Below we will give a brief explanation as to what happens when your loan is sold to a new servicer. It’s really not that bad. Unless you of the many struggling homeowners who are currently trying to modify your mortgage or short sale your property.
When your mortgage sold to another servicer while you are still making payments, it will not affect your loan too much at all. The main difference you will have is that you now have to make your payments to another company. There are certain laws in place that will allow you time to figure out who you will be making your payments to, and to make sure they do not change the terms of the original agreement.
The only time this may become a problem is when you are currently trying to workout a solution for your mortgage such as a loan modification, short sale, or other types of repayment plans. If your loan happens to get sold in the middle of working out an agreement you will more than likely be required to start the process over with your new servicer.
This has been an ongoing problem for the past couple of years because of many borrowers are attempting loan workouts with their mortgage servicer. Banks have been shut down left and right and because of this, borrowers are more confused than ever. Many times the previous servicer will not even inform their customer they are selling their mortgage to a new servicer. Therefore the borrower has no idea their loan was sold until they get a new statement in the mail.
Years ago when mortgages were sold or transferred to new servicers, often times the borrower was the last one to find out about the transaction. This caused monthly payments being sent to the wrong servicer, unneeded late fees to accumulate, and credit ratings destroyed.
However, today homeowners have right under the Real Estate Settlement and Procedures Act (RESPA) that protect them from such events. therefore when a mortgage is sold or transferred over to a new servicing company, it is the lender’s duty to provide proper notice of who it is to be sold to, and when the mortgage is to be sold.
For instance, when a mortgage is sold that does not mean the new servicer can change the original terms of the loan. Just because your loan is being serviced by another company, your mortgage is still a contract and the lender must abide by the original interest rate and monthly payment.
The main difference is the address you send your mortgage payment. A new lender and/or servicer generally means that there will be a new location where the monthly payments will be sent, and you as the homeowner must be sent a notice in writing detailing the new location and if applicable, account number.

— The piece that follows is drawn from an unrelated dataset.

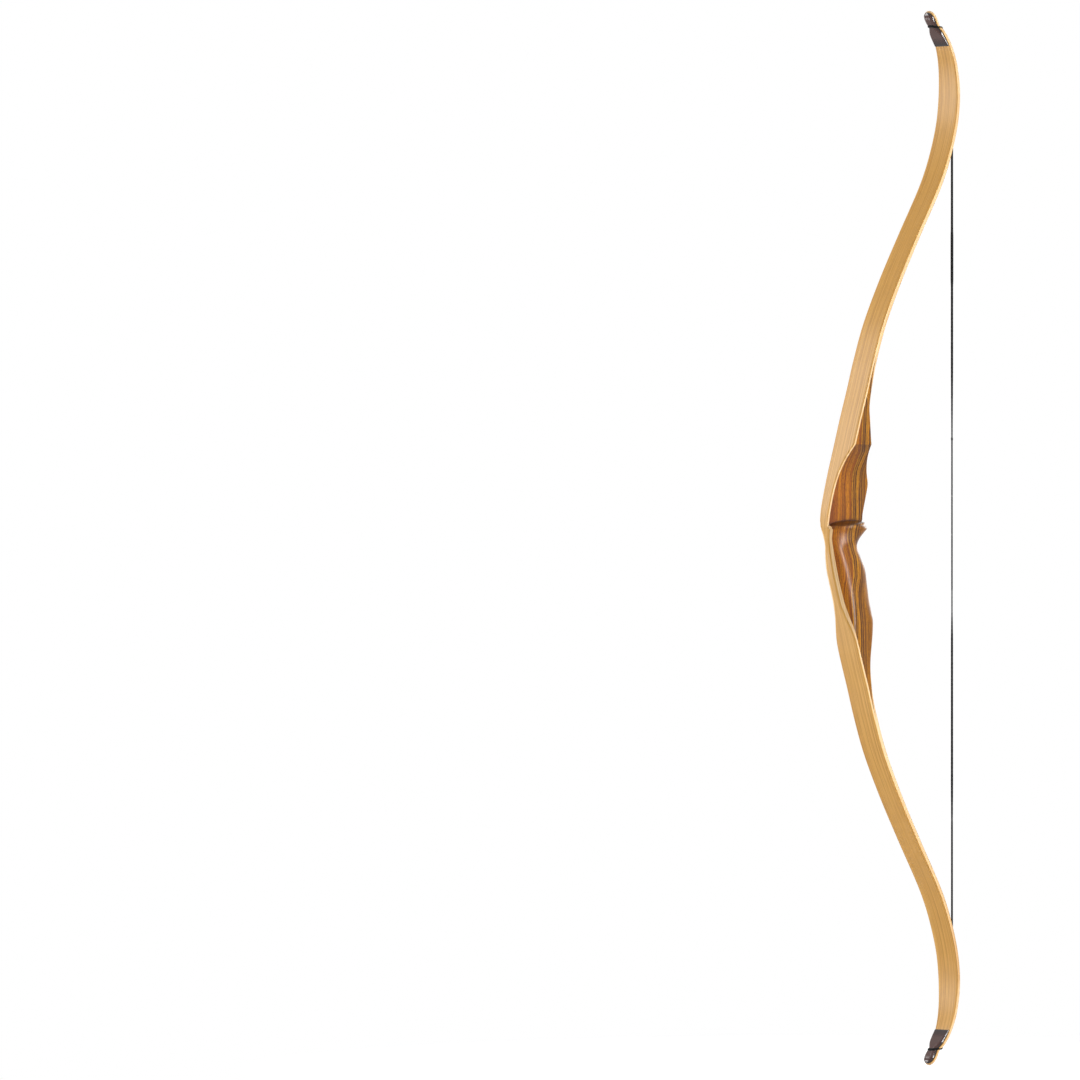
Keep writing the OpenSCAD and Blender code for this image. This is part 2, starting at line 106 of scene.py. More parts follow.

The lender has sixty-days after the date of transfer in which you can still make payments to your servicer. If the payments arrive in a timely matter, no late fees should be accumulated. This is in efforts to provide a reasonable time period for the borrower – a grace period.
If you are looking to obtain a copy of your original mortgage note you should send your lender a qualified written request form (QWR). This is a written request for all of your original loan documents you should have received at closing. The lender has only twenty days to respond to your request.This letter is best sent certified mail with a return receipt requested.